There was supposed to be a fourth regular fishing buddy, Mike Mishik on the boat, but he couldn’t make it because he lost his own coin toss. “He flipped a coin and told his wife I’m either going to fish on Sunday or fish Monday.” Later in the day, Mishik’s wife called to congratulate and scold Bielanin. He remembers her saying, “Of all days, you had to do it while Mike wasn’t there.”

Bielanin enjoys fishing with others, especially during this epic battle.

“The enjoyment of seeing Ray’s reactions while I was fighting the fish is priceless. And then you have the back of the boat captain, Joe, him saying, ‘You’ll never get it in the boat, the net is too small, it’s going to break the line.’ He was really giving me great confidence. And then I have Ray five feet beside me telling me, ‘You can’t lose this fish, you can’t lose this fish,’ and I’m looking at both of those guys and I’m like, Hell or high water. It’s light tackle, the fish is going to do what it’s going to do and I’m just going to coerce him to slowly give up,” Bielanin said. “I do know that all the small panfish and small walleye in that area were rejoicing when he went in the net,” he said with a laugh about the large predator.

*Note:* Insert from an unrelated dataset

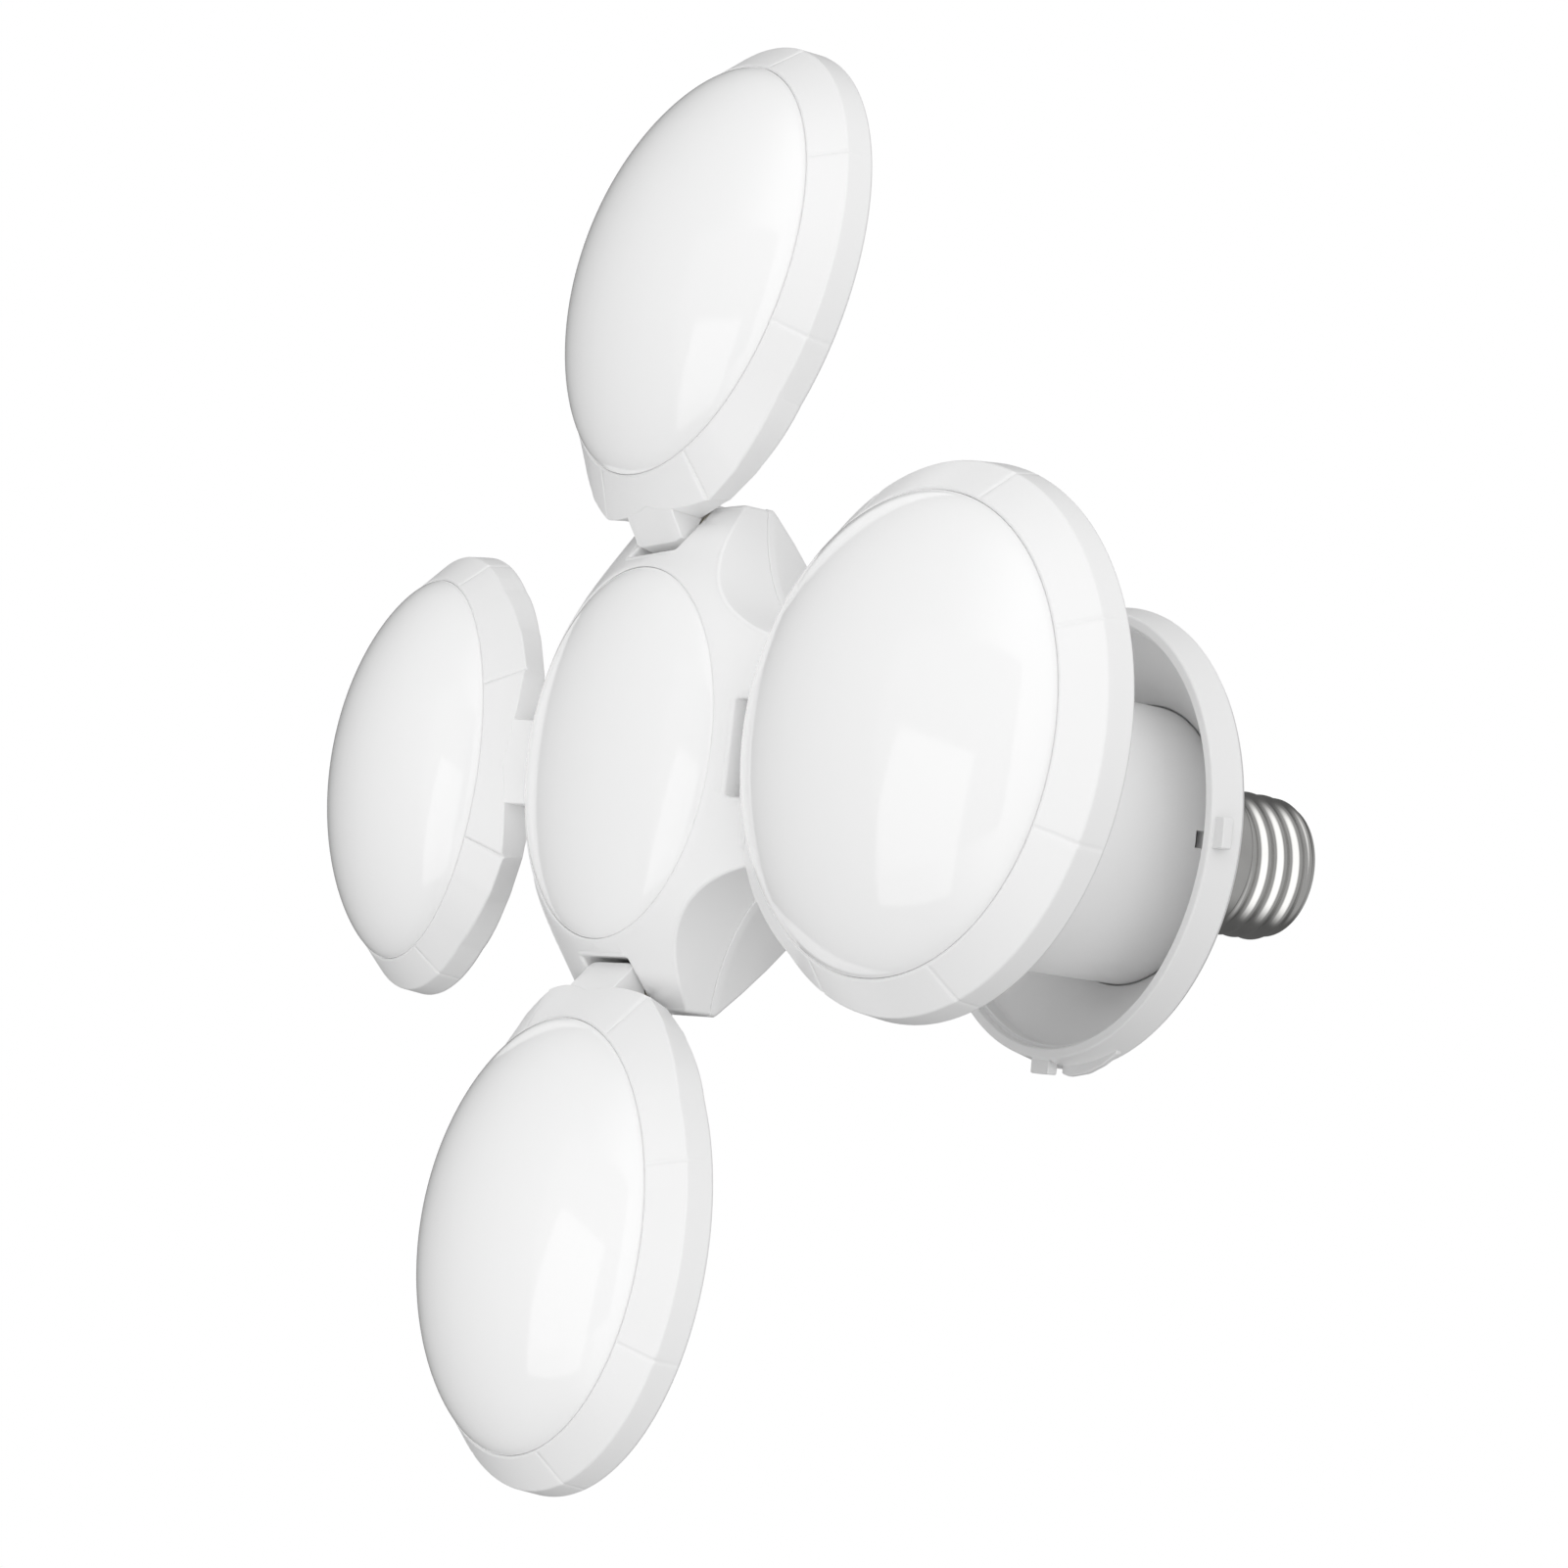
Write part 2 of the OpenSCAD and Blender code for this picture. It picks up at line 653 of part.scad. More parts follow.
// Everything of the frame around the petal's middle, before it is hollowed
module ring_body() {
    reach = shoulder_a + 6;
    sector_z = -lens_off + 0.15;
    rotate_extrude() polygon([[0, -lens_off], [lip_r, -lens_off], [bevel_r, -bevel_off],
        [petal_r, -rear_off], [0, -rear_off]]);
    shoulder_wedge();
    mirror([0, 1, 0]) shoulder_wedge();
    intersection() {
        rotate_extrude() polygon([[lip_r - 1, sector_z], [lip_r, sector_z],
            [reach, sector_z + shoulder_slope * (reach - lip_r)], [reach, -rear_off], [lip_r - 1, -rear_off]]);
        translate([0, 0, -lens_off - 1]) linear_extrude(lens_off) polygon([
            [-shoulder_a, shoulder_t], [-shoulder_a, -shoulder_t],
            [4 - lip_r, -shoulder_t], [4 - lip_r, shoulder_t]]);
    }
}

// The tongue with the barrel around the pin, which fills the hub's notch; its front runs on from the
// ring's cone, drops faster towards the hub, and its end leans back to the barrel
module tongue() {
    root_u = shoulder_u + 0.7;
    end_u = -3.42;
    end_z = -5.82;
    end_lean = 8;
    cone_z = -lens_off + 0.2;
    reach = petal_arm + 7;
    intersection() {
        rotate([90, 0, 0]) linear_extrude(tongue_w, center = true) union() {
            circle(r = knuckle_r);
            polygon([[root_u, end_z - tongue_slope * (root_u - end_u)], [end_u, end_z],
                polar(knuckle_r - 0.05, 180 + end_lean), [0, 0], [root_u, 0]]);
        }
        translate([petal_arm, 0, 0]) rotate_extrude() polygon([[lip_r, cone_z],
            [reach, cone_z + shoulder_slope * (reach - lip_r)], [reach, knuckle_r + 1], [lip_r, knuckle_r + 1]]);
    }
}

// Seat of the diffuser's flange and the light board, and seat of the back cover
module ring_hollow() {
    post(petal_lens_r + flange_w + slip_gap, -flange_off, 0);
    post(cover_r + slip_gap, -cover_off, 0);
}

// One fine groove across the bevel, at an angle from the hinge
module bevel_groove(a, slope, length) {
    rotate([0, 0, 180 + a]) translate([lip_r + 0.3, 0, -lens_off + 0.3 * slope])
        rotate([0, -atan(slope), 0]) mirror([0, 0, 1])
            translate([0, -0.3, -0.3]) cube([length, 0.6, 3]);
}

module petal_frame() {
    bevel_slope = bevel_h / (bevel_r - lip_r);
    recess_w = (notch_w - knuckle_w) / 2 + 0.2;
    color("white") difference() {
        union() {
            translate([petal_arm, 0, 0]) {
                difference() {
                    ring_body();
                    ring_hollow();
                    for (a = [67.5, 112.5, 157.5]) for (s = [-1, 1])
                        bevel_groove(s * a, bevel_slope, bevel_h * 1.36);
                    for (s = [-1, 1]) bevel_groove(s * groove_step / 2, shoulder_slope, 12);
                }
                // Bosses for the cover screws, fused to the ring
                ring_of(cover_screws_at, cover_screw_r) post(1.9, -flange_off - 0.4, -cover_off - 0.2);
            }
            tongue();
        }
        hinge_bar(pin_r + pin_run, notch_w);
        // Recesses for the friction washers
        for (s = [-1, 1]) translate([0, s * (knuckle_w + recess_w) / 2, 0]) hinge_bar(washer_r + move_gap, recess_w);
        translate([petal_arm, 0, 0]) {
            post(petal_lens_r + slip_gap, -lens_off - 1, 0);
            ring_of(cover_screws_at, cover_screw_r) post(screw_pilot_r, -cover_off - 4, 0);
        }
    }
}

module petal_diffuser() {
    flange_z = seat_gap - flange_off;
    color("whitesmoke") translate([petal_arm, 0, 0]) union() {
        domed_cap(petal_lens_r, petal_dome_h, -lens_off, flange_z + flange_t - 0.3);
        difference() {
            post(petal_lens_r + flange_w, flange_z, flange_z + flange_t);
            post(petal_lens_r - 0.7, flange_z - 1, 0);
            ring_of(cover_screws_at, cover_screw_r) post(2.1, flange_z - 1, 0);
        }
    }
}

module petal_light_board() {
    color("lightgray") translate([petal_arm, 0, 0]) difference() {
        post(petal_lens_r + flange_w, -board_off, -board_off + board_t);
        ring_of(cover_screws_at, cover_screw_r) post(2.1, -board_off - 1, 0);
        post(2.5, -board_off - 1, 0);
    }
}

module petal_light_chips() {
    color("khaki") translate([petal_arm, 0, 0]) {
        ring_of([0:20:340], 0.73 * petal_lens_r) light_chip(-board_off);
        ring_of([0:45:315], 0.35 * petal_lens_r) light_chip(-board_off);
    }
}

// Raised cover with radial cooling slots and a rib that presses on the light board
module petal_back_cover() {
    rib_r = petal_lens_r - 0.5;
    step_r = petal_lens_r - 5;
    front = -cover_off + seat_gap;
    back = front + cover_t;
    color("white") translate([petal_arm, 0, 0]) difference() {
        rotate_extrude() polygon([
            [0, front + cover_raise], [step_r - 2, front + cover_raise], [step_r, front],
            [rib_r - 1.6, front], [rib_r - 1.6, -board_off + board_t + seat_gap],
            [rib_r, -board_off + board_t + seat_gap], [rib_r, front], [cover_r, front], [cover_r, back],
            [step_r + 1, back], [step_r - 1, back + cover_raise], [0, back + cover_raise]]);
        ring_of(cover_screws_at, cover_screw_r) {
            post(screw_pilot_r + 0.3, front - 1, 0);
            post(screw_head_r + slip_gap, back - screw_head_t, 0);
        }
        for (i = [0:slot_count - 1]) rotate([0, 0, (i + 0.5) * 360 / slot_count])
            translate([10, -1, front]) cube([step_r - 14, 2, 8]);
    }
}

module petal_cover_screws() {
    seat = -cover_off + seat_gap + cover_t - screw_head_t;
    color("silver") translate([petal_arm, 0, 0]) ring_of(cover_screws_at, cover_screw_r)
        pan_screw(screw_head_r, screw_head_t - seat_gap, screw_pilot_r - seat_gap, 4.2, seat);
}

// ---------- nodes ----------

base_shell();
base_insulator();
base_contact();
rear_dish();
column();
driver_board();
driver_transformer();
driver_capacitors();
driver_choke();
driver_chips();
hub_rear_housing();
hub_front_housing();
hub_diffuser();
hub_light_board();
hub_light_chips();
housing_screws();
column_screws();
hinge_pins();
friction_washers();
for (k = [0:3]) {
    petal = str(SIDES[k], "_petal_");
    at_hinge(k) petal_frame();
    at_hinge(k) petal_diffuser();
    at_hinge(k) petal_light_board();
    at_hinge(k) petal_light_chips();
    at_hinge(k) petal_back_cover();
    at_hinge(k) petal_cover_screws();
}
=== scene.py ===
import json
import math

import bmesh
import bpy
import numpy as np
from mathutils import Matrix, Vector, geometry


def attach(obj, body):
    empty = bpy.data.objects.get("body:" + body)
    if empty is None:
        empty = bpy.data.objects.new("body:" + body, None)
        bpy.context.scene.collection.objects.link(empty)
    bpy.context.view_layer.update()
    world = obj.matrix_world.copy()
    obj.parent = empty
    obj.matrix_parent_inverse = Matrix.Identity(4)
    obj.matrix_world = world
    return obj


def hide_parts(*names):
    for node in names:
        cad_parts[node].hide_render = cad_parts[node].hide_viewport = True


bpy.ops.wm.read_factory_settings(use_empty=True)
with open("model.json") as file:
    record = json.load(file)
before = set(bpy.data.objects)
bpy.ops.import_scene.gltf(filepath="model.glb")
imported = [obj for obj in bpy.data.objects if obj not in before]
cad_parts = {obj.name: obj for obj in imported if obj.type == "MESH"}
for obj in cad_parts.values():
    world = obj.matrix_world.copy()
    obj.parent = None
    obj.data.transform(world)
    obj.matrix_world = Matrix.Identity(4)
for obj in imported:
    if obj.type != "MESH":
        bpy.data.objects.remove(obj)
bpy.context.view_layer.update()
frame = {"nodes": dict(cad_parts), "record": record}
nodes = frame["nodes"]

MM = 0.001
SIDES = ("left", "top", "right", "bottom")


# ---------- sizes in millimetres, as in the part's source ----------

# Hub: half its width across the flats, the hinge line, the seam, the rear taper and the lens
HUB_HALF = 40.2
HUB_CORNER = 1.0
HUB_ROLL = 0.7
HINGE_R = 37.0
HINGE_Z = -103.0
LENS_Z = -112.5
PARTING_Z = -99.7
TAPER_Z = -98.5
COLUMN_Z = -83.0
COLUMN_R = 24.8
HUB_HOLE_R = 30.05
HUB_LENS_R = 29.9
HUB_DOME_H = 7.0
HUB_SKIRT_H = 4.6
CONE_SLOPE = 0.7
CONE_EDGE_Z = LENS_Z - 0.5
SCALLOP_R = 25.4
SCALLOP_AT = 59.5
NOTCH_W = 15.0
NOTCH_IN = 32.45

# The nose around a hinge line: its radius, and where across the flat it takes over from the cone
NOSE_R = 3.25
NOSE_BLEND = (-0.5, 1.1)

# The points that carry the hub's front: rows past each hinge line, rings, and their margins
NOSE_ROWS = (-0.4, -0.1, 0.2, 0.5, 0.8, 1.1, 1.5, 1.9, 2.2)
NOSE_HALF_W = 16
NOSE_STEP = 0.8
FACE_RINGS = (31.4, 41)
FACE_STEP = 1.1
FACE_MARGIN = 0.25
RIM_MARGIN = 0.4

# The hole's edge in the hub's front, and the step on which the lens sits
HOLE_ROLL = 0.35
HOLE_BEND_H = 5
HOLE_STEP_H = 6.2
HOLE_STEP_W = 4.5
LENS_GAP = 0.04

# The rear housing: what it stands out past the front one, its trough, and its end at the column
PROUD = 0.16
TROUGH_GAP = 0.7
TAPER_ROWS = (-0.5, -0.1, 0.4, 5, 10)
REAR_ROLL = 0.8
REAR_END_R = 22
REAR_TOP_HALF = COLUMN_R + 2
REAR_TOP_SCALLOP = SCALLOP_AT - COLUMN_R - 0.7
REAR_TOP_CORNER = 2.5
SCALLOP_POWER = 1.7

# Milky caps: wall, how much flatter the inner dome is, a dome's form, and the tiny ring in its middle
CAP_WALL = 1.5
CAP_FLATTER = 0.3
DOME_POWER = 1.43
DOME_ROWS = 36
CAP_TURNS = 144
POLE_R = 0.01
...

Reflecting on the experience several days later, it stirs up mixed emotions for him.

“We were catching some nice walleyes, it was a nice day and then we got the fish of a lifetime. It’s a unicorn fish,” he said. “I’m not proud of having to put that on the wall. It’s a double-edged sword. It was a beautiful, beautiful specimen.

“It was a present from Lake Erie to me,” he said about it being his birthday weekend.